4. They outwork everyone else
Elite coaches agree that the most exceptional athletes are the ones who are willing to shoot one more shot, run one extra lap, roll one more putt, and do whatever it takes to get better.
At the end of formal practice sessions, future champions are the ones who stay out in the dark, working on their own.
They never view practices as a chore. Learning and perfecting new skills is an integral part of their lives.
These players understand the significance of extra work and how it relates to outcomes.
Every elite player has built a detailed improvement plan and stuck to it through dedication, self-motivation, and sacrifice.
Even as youths, future superstars hate to miss even a single training session.
These qualities translate to success
There are many traits exhibited by world champion athletes, but the four discussed above are universal in every elite performer.
The best part is that these habits apply to everyone, not just athletes.
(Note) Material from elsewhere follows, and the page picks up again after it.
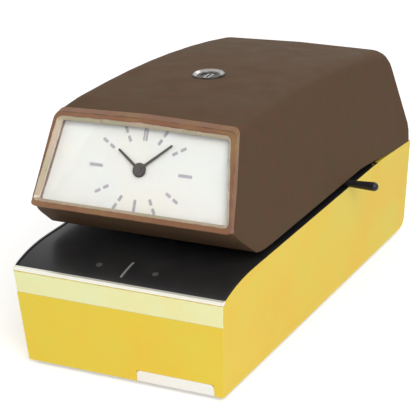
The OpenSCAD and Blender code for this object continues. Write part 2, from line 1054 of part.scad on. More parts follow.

They can help you become exceptional.
Eventually, there comes a time for athletes to hang up their sneakers, or put away their golf clubs, or stop kicking a ball.
But while they stop playing their sport, they never separate from their deep-seated traits developed over the years.
These championship habits are responsible for translating their extreme success in sports, to excellence in other domains upon retiring.
These are the elements you need to focus on to achieve extraordinary outcomes or help your children or your teams achieve greatness.
They separate the good from the great.
And while the examples in this article are with athletes, the same principles apply to the most accomplished achievers in any field.
I hope you had a nice weekend.
Soak in the lessons from this article and move the needle forward this week.